If the regex engine you use supports it, you can do it with a negative lookahead and a backreference:
(foo|bar|baz).*(?!\1)(foo|bar|baz)
(?!\1)
means "not followed by the one in the first capturing group".
To not repeat twice the list a pcre regex engine offer different syntax:
(foo|bar|baz).*(?!\1)(?1)
(foo|bar|baz).*(?!\g{1})\g<1>
(?<list>foo|bar|baz).*(?!\g{list})\g<list>
(?(DEFINE)(?<list>foo|bar|baz))(\g<list>).*(?!\1)\g<list>
with Ruby:
(foo|bar|baz).*(?!\k<1>)\g<1>
(?<list>foo|bar|baz).*(?!\k<list>)\g<list>
(?<list>foo|bar|baz){0}\g<list>.*(?!\k<list>)\g<list>
But if the regex engine doesn't have a feature to reuse a subpattern, you can try this pattern (works with pcre, Python re module, Java, .NET, Ruby but not with Javascript nor XRegExp):
(?:(?!\1)(foo|bar|baz).*){2}
Explanation:
At the begining (the first time) the capturing group is not defined and the backreference \1
too.

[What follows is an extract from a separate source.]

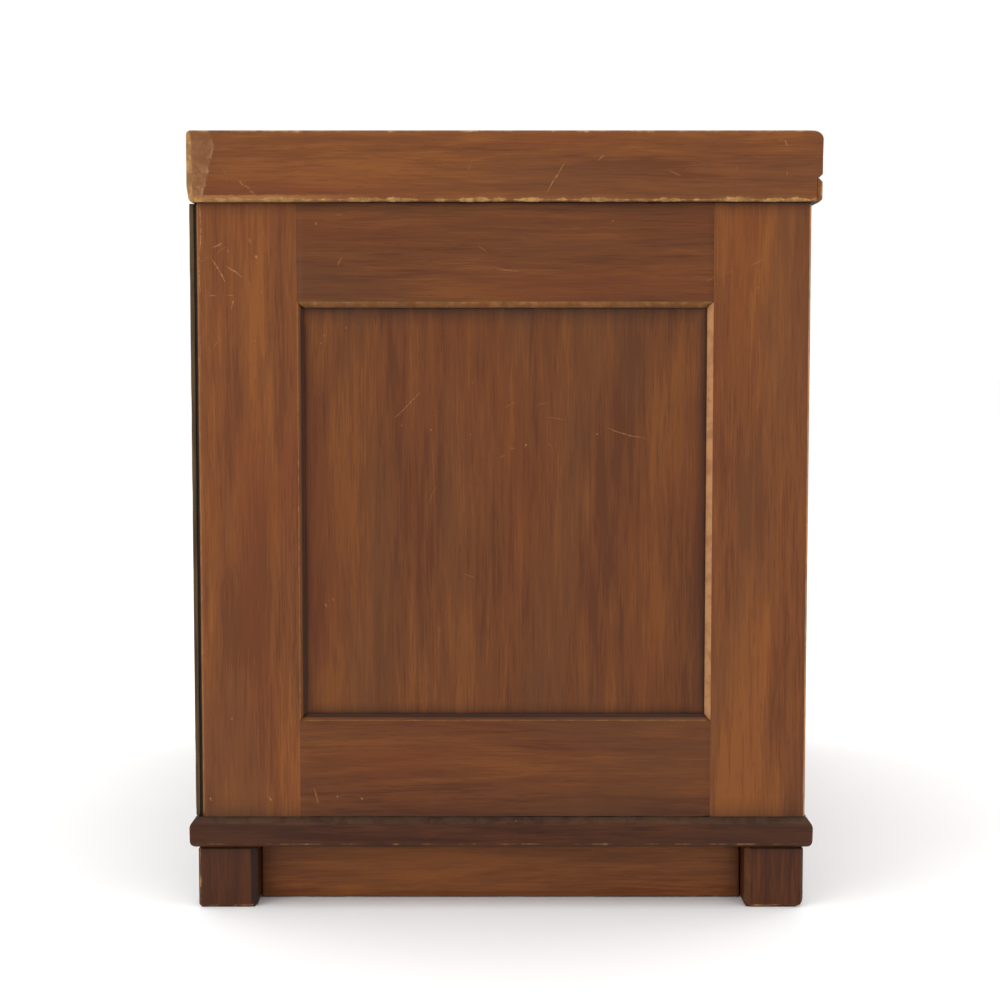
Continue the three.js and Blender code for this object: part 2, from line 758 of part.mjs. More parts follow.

The regex engine ignores the lookahead condition (note that this means that the regex engine does not consider (?!\1)
as (?!)
, but choose to skip the test!). Then the first word in the list is captured and the second time the backreference \1
is now defined and the lookahead makes its job.
For R language, you can make it work using the param perl=TRUE
and escaping the backslash (as in Java):
(?:(?!\\1)(foo|bar|baz).*){2}